According to the Fourth Circuit, any other interpretation would subject lenders to potential violations of the HPA in situations where the lender obtained LPMI years after the loan closed. The Court was not willing to read the HPA that broadly and put lenders in the position of providing the disclosures for every loan.
The Court summarized its conclusion: “the language and design of 12 U.S.C. § 4905(c) reveal a single plausible meaning: banks must provide LPMI disclosures only when LPMI is a condition of a loan at closing.”
The Fourth Circuit also rejected the plaintiffs’ argument that the lender’s post-closing purchase of LPMI affected the interest rate on the plaintiffs’ loans. According to the Court, the evidence demonstrated that purchasing of LPMI after the closing did not adversely affect the plaintiffs’ loans or any other loans.
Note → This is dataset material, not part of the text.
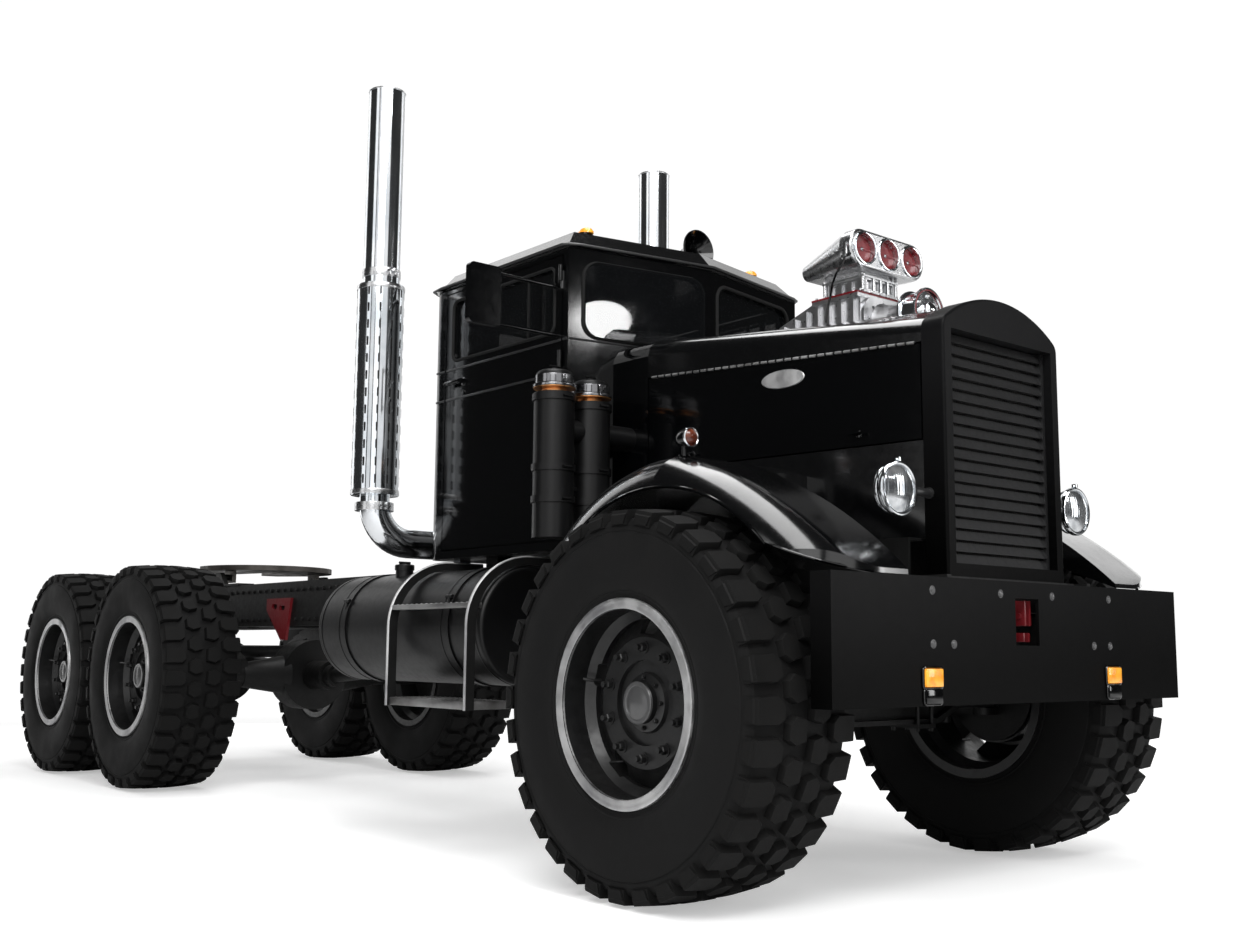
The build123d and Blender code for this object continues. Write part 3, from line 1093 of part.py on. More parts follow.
def case_side(x0, depth, margin):
    """The blower case's side outline, run outward from x0."""
    with BuildSketch(along(x0)) as outline:
        with BuildLine():
            Polyline((st(CASE_FRONT + margin), ENGINE_TOP), (st(CASE_FRONT + margin), CASE_TOP - margin),
                     (st(CASE_SLOPE_ST), CASE_TOP - margin), (st(CASE_BACK - margin), CASE_BACK_TOP - margin),
                     (st(CASE_BACK - margin), ENGINE_TOP), close=True)
        make_face()
    extrude(outline.sketch, amount=depth)


with BuildPart() as blower:
    case_side(RIB_DEPTH - CASE_HALF, 2 * (CASE_HALF - RIB_DEPTH), 0)
    fillet(blower.edges().filter_by(Axis.X).group_by(Axis.Z)[-1], 20)
    for station in RIBS:
        top = CASE_TOP - 14
        if station > CASE_SLOPE_ST:
            fall = (station + RIB_T / 2 - CASE_SLOPE_ST) / (CASE_BACK - CASE_SLOPE_ST)
            top = top - fall * (CASE_TOP - CASE_BACK_TOP)
        box(-CASE_HALF, CASE_HALF, station - RIB_T / 2, station + RIB_T / 2, ENGINE_TOP, top)
    box(-CASE_HALF - 4, CASE_HALF + 4, CASE_FRONT - 4, CASE_BACK + 4, ENGINE_TOP, ENGINE_TOP + 14)
    box(-CASE_HALF, CASE_HALF, CASE_FRONT, CASE_SLOPE_ST, CASE_TOP - 16, CASE_TOP + GASKET_T)
    with BuildSketch(across(CASE_FRONT)) as plate:
        with Locations((0, 2160)):
            RectangleRounded(244, 196, 70)
        for angle in range(0, 360, 45):
            with Locations((88 * math.cos(math.radians(angle)), 2160 + 76 * math.sin(math.radians(angle)))):
                Circle(7, mode=Mode.SUBTRACT)
    extrude(plate.sketch, amount=PLATE_DEPTH)
    with BuildSketch(across(CASE_FRONT - PLATE_DEPTH)) as root:
        with Locations((0, PULLEY_Z)):
            Circle(NOSE_R + 18)
    with BuildSketch(across(CASE_FRONT - PLATE_DEPTH - 60)) as neck:
        with Locations((0, PULLEY_Z)):
            Circle(NOSE_R)
    loft([root.sketch, neck.sketch])
    bar(0, PULLEY_FRONT + PULLEY_LENGTH, CASE_FRONT - PLATE_DEPTH - 60, PULLEY_Z, NOSE_R)
save(blower, "blower")

with BuildPart() as blower_pulley:
    with BuildSketch(Plane(origin=(0, 0, PULLEY_Z), x_dir=(0, 1, 0), z_dir=(1, 0, 0))):
        with BuildLine():
            back = PULLEY_FRONT + PULLEY_LENGTH
            Polyline((st(PULLEY_FRONT), 0), (st(PULLEY_FRONT), 30), (st(PULLEY_FRONT + 8), 40),
                     (st(PULLEY_FRONT + 8), PULLEY_R - 14), (st(PULLEY_FRONT), PULLEY_R - 8),
                     (st(PULLEY_FRONT), PULLEY_R), (st(PULLEY_FRONT + 8), PULLEY_R),
                     (st(PULLEY_FRONT + 10), PULLEY_R - 10), (st(back - 10), PULLEY_R - 10),
                     (st(back - 8), PULLEY_R), (st(back), PULLEY_R), (st(back), 0), close=True)
        make_face()
    revolve(axis=Axis((0, 0, PULLEY_Z), (0, 1, 0)))
save(blower_pulley, "blower_pulley")

with BuildPart() as scoop_adapter:
    adapter_low = CASE_TOP + GASKET_T
    with BuildSketch(Plane.XY.offset(adapter_low)):
        with Locations((0, st((CASE_FRONT + ADAPTER_BACK) / 2))):
            RectangleRounded(2 * ADAPTER_HALF, ADAPTER_BACK - CASE_FRONT, 16)
    extrude(amount=ADAPTER_TOP - adapter_low)
    for z in (adapter_low, ADAPTER_TOP - 8):
        box(-ADAPTER_HALF - 10, ADAPTER_HALF + 10, CASE_FRONT - 6, ADAPTER_BACK + 6, z, z + 8)
    for x in PORTS:
        box(x - 14, x + 14, CASE_FRONT - 10, CASE_FRONT + 12, adapter_low + 16, ADAPTER_TOP - 16,
            mode=Mode.SUBTRACT)
    for side in (-1, 1):
        for station in (-130, -78, -26):
            box(side * (ADAPTER_HALF - 10), side * (ADAPTER_HALF + 2), station - 14, station + 14,
                adapter_low + 16, ADAPTER_TOP - 16, mode=Mode.SUBTRACT)
save(scoop_adapter, "scoop_adapter")

with BuildPart() as air_scoop:
    with BuildSketch(across(SCOOP_FRONT + SCOOP_BARREL)) as mouth_end:
        with Locations((0, SCOOP_Z)):
            RectangleRounded(2 * SCOOP_HALF, SCOOP_H, SCOOP_H / 2 - 2)
    extrude(mouth_end.sketch, amount=SCOOP_BARREL)
    fillet(air_scoop.faces().sort_by(Axis.Y)[0].edges(), 12)
    with BuildSketch(across(SCOOP_REAR)) as tail:
        with Locations((0, TAIL_Z)):
            RectangleRounded(2 * TAIL_HALF, TAIL_H, TAIL_H / 2 - 2)
    loft([mouth_end.sketch, tail.sketch])
    box(-ADAPTER_HALF, ADAPTER_HALF, CASE_FRONT + 14, ADAPTER_BACK, ADAPTER_TOP, TAIL_Z)
    for x in MOUTHS:
        bar(x, SCOOP_FRONT - 3, SCOOP_FRONT + 20, SCOOP_Z, MOUTH_R + 8)
        bar(x, SCOOP_FRONT - 5, SCOOP_FRONT + MOUTH_DEPTH, SCOOP_Z, MOUTH_R, mode=Mode.SUBTRACT)
    rod(-SCOOP_HALF - 10, SCOOP_HALF + 10, FLAP_ST, SCOOP_Z, FLAP_SHAFT_R + 0.4, mode=Mode.SUBTRACT)
save(air_scoop, "air_scoop")

with BuildPart() as scoop_flaps:
    rod(-SCOOP_HALF - 14, SCOOP_HALF + 14, FLAP_ST, SCOOP_Z, FLAP_SHAFT_R)
    for x in MOUTHS:
        bar(x, FLAP_ST - 2, FLAP_ST + 2, SCOOP_Z, MOUTH_R - 1)
    box(-SCOOP_HALF - 14, -SCOOP_HALF - 8, FLAP_ST - 8, FLAP_ST + 8, SCOOP_Z - 48, SCOOP_Z + 8)
save(scoop_flaps, "scoop_flaps")

HORN_X = 215.0
HORN_Z = ROOF_TOP + 70
HORN_FRONT = 1100.0
with BuildPart() as roof_horn:
    post(HORN_X, 1330, ROOF_TOP, ROOF_TOP + 60, 16)
    post(HORN_X, 1330, ROOF_TOP, ROOF_TOP + 8, 34)
    with BuildSketch(Plane(origin=(HORN_X, 0, HORN_Z), x_dir=(0, 1, 0), z_dir=(1, 0, 0))):
        with BuildLine():
            Line((st(HORN_FRONT), 0), (st(HORN_FRONT + 60), 0))
            ThreePointArc((st(HORN_FRONT), 62), (st(HORN_FRONT + 60), 36), (st(HORN_FRONT + 200), 20))
            Polyline((st(HORN_FRONT + 200), 20), (st(HORN_FRONT + 205), 26), (st(HORN_FRONT + 300), 26),
                     (st(HORN_FRONT + 310), 16), (st(HORN_FRONT + 310), 0), (st(HORN_FRONT + 60), 0))
            Line((st(HORN_FRONT), 0), (st(HORN_FRONT), 62))
        make_face()
    revolve(axis=Axis((HORN_X, 0, HORN_Z), (0, 1, 0)))
    with Locations(Location((HORN_X, st(HORN_FRONT + 50), HORN_Z), (90, 0, 0))):
        Cone(14, 54, 104, mode=Mode.SUBTRACT)
save(roof_horn, "roof_horn")
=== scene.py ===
import bpy
import bmesh
import math
from mathutils.bvhtree import BVHTree
from mathutils import Matrix, Vector


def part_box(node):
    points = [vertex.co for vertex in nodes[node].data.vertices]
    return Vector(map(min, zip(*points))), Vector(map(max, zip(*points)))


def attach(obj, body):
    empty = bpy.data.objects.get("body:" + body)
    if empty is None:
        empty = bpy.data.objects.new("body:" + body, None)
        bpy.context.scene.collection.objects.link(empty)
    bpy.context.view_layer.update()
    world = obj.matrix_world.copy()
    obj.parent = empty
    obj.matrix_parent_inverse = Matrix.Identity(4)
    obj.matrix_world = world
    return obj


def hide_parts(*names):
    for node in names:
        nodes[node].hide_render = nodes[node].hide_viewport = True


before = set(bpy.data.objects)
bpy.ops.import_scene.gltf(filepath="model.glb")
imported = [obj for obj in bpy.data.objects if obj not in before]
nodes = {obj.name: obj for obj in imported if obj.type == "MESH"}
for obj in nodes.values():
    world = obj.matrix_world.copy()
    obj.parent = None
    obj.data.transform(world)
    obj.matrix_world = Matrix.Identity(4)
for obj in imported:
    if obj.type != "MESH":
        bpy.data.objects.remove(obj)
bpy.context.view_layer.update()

# Everything is in metres in the truck's own frame: front towards -Y, left side +X, ground at Z = 0.
# Stations are measured rearward from the front axle, as the truck's drawings do.
FRONT_AXLE_Y = sum(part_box("wheel_front_left")[i][1] for i in (0, 1)) / 2
AXLE_Z = sum(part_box("wheel_front_left")[i][2] for i in (0, 1)) / 2
TYRE_R = 0.674
TYRE_OUT = 1.22
TYRE_IN = 0.75
LEFT_RIGHT = (1, -1)


def st(station):
    """Y of a station."""
    return FRONT_AXLE_Y + station


def spot(side, place):
    """A point on one side of the truck, from its (x, station, z)."""
    return Vector((side * place[0], st(place[1]), place[2]))


# ---- nodes and shaders ----

class Value:
    """A node's socket that can be used in a Python expression: each operator adds a Math node."""

    def __init__(self, graph, socket):
        self.graph = graph
        self.socket = socket

    def maths(self, operation, first, second):
        return self.graph.node("ShaderNodeMath", {"operation": operation}, {0: first, 1: second})


for word, operation in (("add", "ADD"), ("sub", "SUBTRACT"), ("mul", "MULTIPLY"), ("truediv", "DIVIDE")):
    setattr(Value, "__%s__" % word, lambda self, other, named=operation: self.maths(named, self, other))
    setattr(Value, "__r%s__" % word, lambda self, other, named=operation: self.maths(named, other, self))


class Graph:
    """A node tree, to which node() adds one node at a time."""

    def __init__(self, tree):
        self.tree = tree

    def node(self, kind, settings, inputs, output=0):
        """Adds a node of a type, applies its settings, then fills its sockets with values or links."""
        made = self.tree.nodes.new(kind)
        for key, value in settings.items():
            setattr(made, key, value)
        for key, value in inputs.items():
            if isinstance(value, Value):
                self.tree.links.new(value.socket, made.inputs[key])
            else:
                made.inputs[key].default_value = value
        return Value(self, made.outputs[output]) if len(made.outputs) else None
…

Because LPMI was not a condition to the plaintiffs’ loans at the time of closing, the Court affirmed the district court’s ruling. The Court also dismissed the plaintiffs’ state law claims, as they were preempted by the HPA, which explicitly preempts state laws “relating to . . . any disclosure of information addressed by” the HPA. 12 U.S.C. § 4908(a)(1)
Finally, the Fourth Circuit summarily rejected the plaintiffs’ argument that additional discovery could have uncovered evidence that the lender always intended to purchase LPMI on the loans and then passed the cost into the plaintiffs’ interest rates. According to the Court, the parties had over 14 months to conduct discovery, and the lender produced over 88,000 documents. “Plaintiffs are not entitled to endless discovery to search for evidence for their claims.”
Accordingly, the Fourth Circuit affirmed the trial court’s dismissal of the plaintiffs’ claims against the lender.